Le mécontentement de ses électeurs ne s’est pas fait attendre. À l’issue des élections législatives anticipées du 26 janvier, le parti fujimoriste Fuerza Popular, qui était à la tête des sondages avant le scandale Odebrecht, a été lourdement sanctionné : de 73 il passerait à 12 sièges. Ce résultat concluant, si l’on tient en compte le total de 130 sièges du Parlement, permet d’envisager la fin de la dynastie Fujimori. Ainsi, des neufs partis représentés au Congrès, deux qui gouvernent plusieurs régions, Acción Popular et Alianza para el Progreso, se trouvent désormais à la tête de l’opposition avec respectivement 25 et 22 sièges. De nouvelles élections présidentielles et législatives sont prévues pour juillet 2021.

Après ces élections législatives extraordinaires, quatre membres du cabinet gouvernemental ont démissionné : le ministre de la Justice et des Droits de l’Homme, Ana  Revilla, le ministre de l’Énergie et des Mines, Juan Carlos Liu, le procureur Jorge Ramirez et le ministre des Transports et des Communications, Edner Trujillo. Les trois premiers étaient chargés de mener la procédure dans l’affaire Odebrecht, et Trujillo fait l’objet d’une enquête pour « actes illégaux » dans la construction, en 2014,  d’un hôpital régional de Moquegua, dont la société de construction avait formé un consortium avec le groupe brésilien de BTP.

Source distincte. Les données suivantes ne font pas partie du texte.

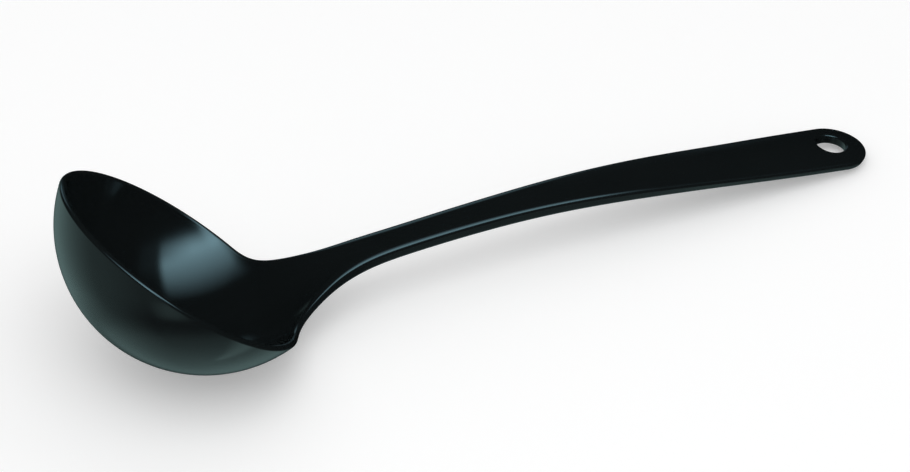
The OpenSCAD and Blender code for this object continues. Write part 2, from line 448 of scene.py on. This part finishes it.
class RoundEnd:
    """The flat place at the end of the strap, in directions of its own."""

    last = sections(np.array([float(SPANS)]))
    ahead = np.array([math.cos(END_SLOPE), 0, -math.sin(END_SLOPE)])
    up = np.array([math.sin(END_SLOPE), 0, math.cos(END_SLOPE)])
    middle = np.array([last[0, 0], 0, last[0, 1]])

    def point(self, ahead, side, up):
        """Points in space at distances from the middle of the end's top face."""
        return (
            self.middle + np.asarray(ahead)[..., None] * self.ahead
            + np.asarray(side)[..., None] * ACROSS + np.asarray(up)[..., None] * self.up
        )

    def height(self, ahead, side, depth):
        """Height of the crowned top face, or of the underside at a depth below it."""
        back = np.minimum(ahead, 0) * math.cos(END_SLOPE) / END_STEP
        half = sections(SPANS + back.ravel())[:, 3].reshape(back.shape)
        radius = (half**2 + END_CROWN**2) / (2 * END_CROWN)
        reach = np.hypot(np.maximum(ahead, 0), side)
        return np.sqrt((radius - depth) ** 2 - reach**2) - radius

    def face(self, ahead, side, depth):
        """Points of the top face or underside, and the upward normals there."""
        step = FACE_SLOPE_STEP
        slope_ahead, slope_side = (
            (self.height(ahead + i, side + j, depth) - self.height(ahead - i, side - j, depth))
            / (2 * step)
            for i, j in ((step, 0), (0, step))
        )
        normals = self.up - slope_ahead[..., None] * self.ahead - slope_side[..., None] * ACROSS
        normals /= np.linalg.norm(normals, axis=-1, keepdims=True)
        return self.point(ahead, side, self.height(ahead, side, depth)), normals

    def turned_edge(self, angles, first, final):
        """Points and normals of part of the last outline, turned about its middle."""
        step = SLOPE_STEP
        u, q, du, dq = outline(self.last)
        side, up = (part[0, first:final] for part in across(self.last, u, q))
        after = across(self.last, u + step * du, q + step * dq)
        before = across(self.last, u - step * du, q - step * dq)
        out, rise = ((a - b)[0, first:final] for a, b in zip(after, before))
        turn = angles[:, None]
        points = self.point(side * np.sin(turn), side * np.cos(turn), up + 0 * turn)
        normals = self.point(-rise * np.sin(turn), -rise * np.cos(turn), out + 0 * turn)
        return points, normals - self.middle


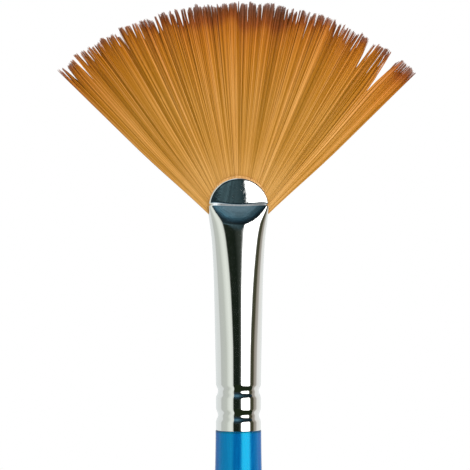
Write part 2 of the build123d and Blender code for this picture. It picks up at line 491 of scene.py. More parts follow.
ferrule = {
    "foot": junction + 0.02 * mm,
    "radius": 3.25 * mm,
    "wall": 0.3 * mm,
    "flare": 0.1 * mm,  # gained in radius over the round part
    "roundLength": 12.0 * mm,
    "crimps": (2.25 * mm, 5.75 * mm),
    "crimpDepth": 0.3 * mm,
    "crimpHalfWidth": 1.05 * mm,
    "foldHalfThickness": 1.2 * mm,
    "plateHalfThickness": (1.02 * mm, 0.70 * mm),  # at the fold and at the top: the plates lean together
    "plateBulge": (0.36 * mm, 0.63 * mm),
    "plateHeight": 0.94,  # of a half circle, because the lips are a little flatter
    "ledgeSlope": 1.6,  # height of the step in to the plates, for each mm of its depth
    "ledgeLeast": 0.12 * mm,
    "notchDepth": 1.1 * mm,  # how far the mouth is open below the fold, at its sides
    "notchHalfWidth": 0.25 * mm,
    "notchRound": 0.25 * mm,
    "squareness": 3.2,
    "lipRoll": 0.3 * mm,  # over which the plates turn in at the lip
    "weld": 0.0005 * mm,
    "halfSegments": 90,
    "crimpedRings": 64,
    "ringStep": 0.11 * mm,  # in the crimped part
    "plainRings": 60,
    "pinchedLength": 4 * mm,  # below the fold, with rings closer together
    "pinchedRings": 30,
    "notchRings": 22,
    "plateShares": ((0, 0.24, 8), (0.24, 0.94, 20), (0.94, 1, 8)),  # from, to, number of rings
    # shares of the way from the round part to the fold
    "widening": ((0, 0), (0.24, 0.10), (0.42, 0.17), (0.60, 0.29), (0.77, 0.49), (0.90, 0.81), (1, 1)),
    "flattening": (
        (0, 0),
        (0.1, 0.04),
        (0.3, 0.16),
        (0.5, 0.28),
        (0.7, 0.395),
        (0.87, 0.49),
        (0.91, 0.59),
        (0.95, 0.76),
        (1, 1),
    ),
}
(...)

Sachant que le parti le plus proche de ses idées, Le Partido Morado,  n’obtiendrait que 9 sièges au Sénat, la principale difficulté que rencontre aujourd’hui Martín Vizcarra se résume ainsi : comment convaincre une population pénétrée de scepticisme du bien-fondé de ses mesures? Il lui reste seize mois d’ici à la fin du mandat présidentiel pour esquisser d’autres stratégies et façonner son plan de réforme. Restera-t-il dans l’histoire comme le souvenir d’un rêve brisé ? À suivre.